I have a commitment to support the question that is posed every year in Fashion Revolution Week, which is: Who made your clothes? One of the first things I did when I was elected to this place was to have my photo taken on the steps of Parliament of me wearing a dress inside out and showing the tag. Part of the campaign is that everyone wears their clothes inside out to show that they know who made their clothes and where they come from. That is an incredible campaign. In April I spoke at a Fashion Revolution event involving designers, makers and producers from the Newtown electorate. We heard amazing stories at that forum. For example, this country has lost the ability to produce stockings. Our society is losing its craft skills. If we want to boost employment and trade and encourage people to shop locally, we must look at how we can upskill people to sew button holes and to knit with cotton, wool and other natural fibres. Not only will it encourage us to look at the environmental impact that buying offshore has; it will also encourage us to maintain our craft skills. We will know where our clothes are made and we can protect people's rights when they are employed in local jobs.

Those are two small examples of the changes we can make. It is important to recognise that the bill will provide a connection to a global movement. If other jurisdictions around the world at State and national levels passed this legislation, over time we would see the removal of the global slave trade. We should be committed to abolishing the slave trade. It is not only about protecting the rights of workers in this country; we must talk about a movement that protects the rights of women and children workers around the globe. I acknowledge the amendments moved by Mr David Shoebridge my colleague in the other place that relate to the concerns of organ trafficking. The amendments outline that the commissioner would monitor and collaborate on suspected instances of trading in tissue in New South Wales and the commissioner could provide reports on tissue public education and awareness campaigns. There could be greater certainty that organ trading is not involved in supply chains. The amendments also mean that the extraterritorial application of modern slavery offences under section 4 would apply to any resident of New South Wales trading in tissue and who might buy or deal in human organs overseas. It is welcome that the subject of those amendments remains in the bill.
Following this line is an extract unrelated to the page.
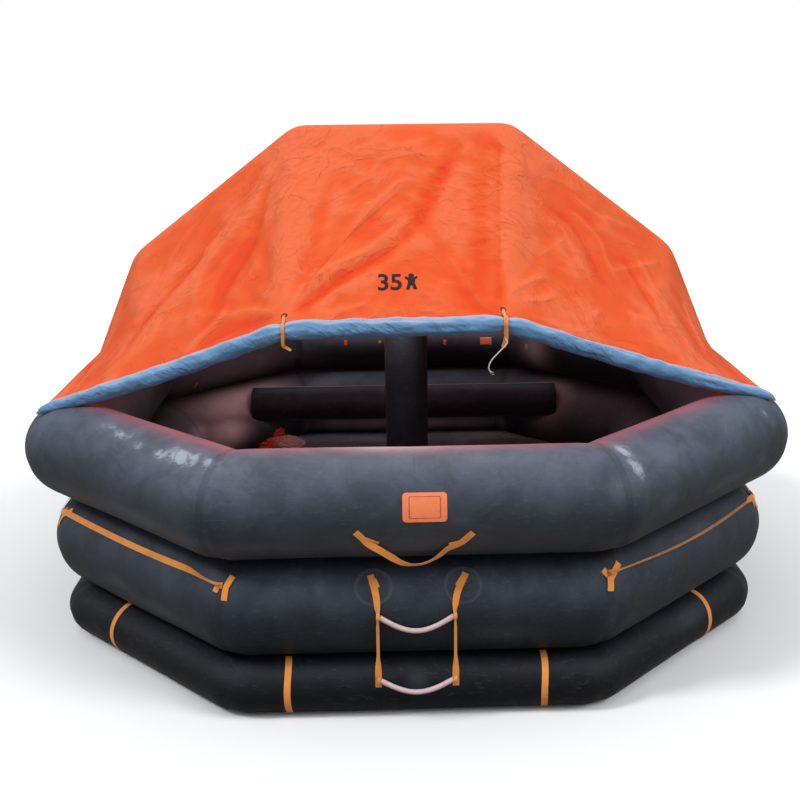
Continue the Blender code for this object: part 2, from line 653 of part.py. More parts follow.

On behalf of The Greens I foreshadow that I will move one amendment in this Chamber. The amendment relates to concerns raised by Scarlet Alliance and other advocates about protecting the rights of sex workers. This bill should not have the unintended consequence of targeting sex workers or cause them concern. We want to protect women's rights and those who are at risk of modern slavery. It is important to clarify that the amendments will not allow this bill to be used in any way to target consenting adult sex workers. I appreciate that is not the intention of the bill but it is important to reassure the members of that community who are often marginalised and used as scapegoats. Our commitment is to provide additional protections for the rights of people and that includes the rights of those consenting adult sex workers. The Greens support any legislation that enshrines the protection of human rights in New South Wales. I commend the bill to the House.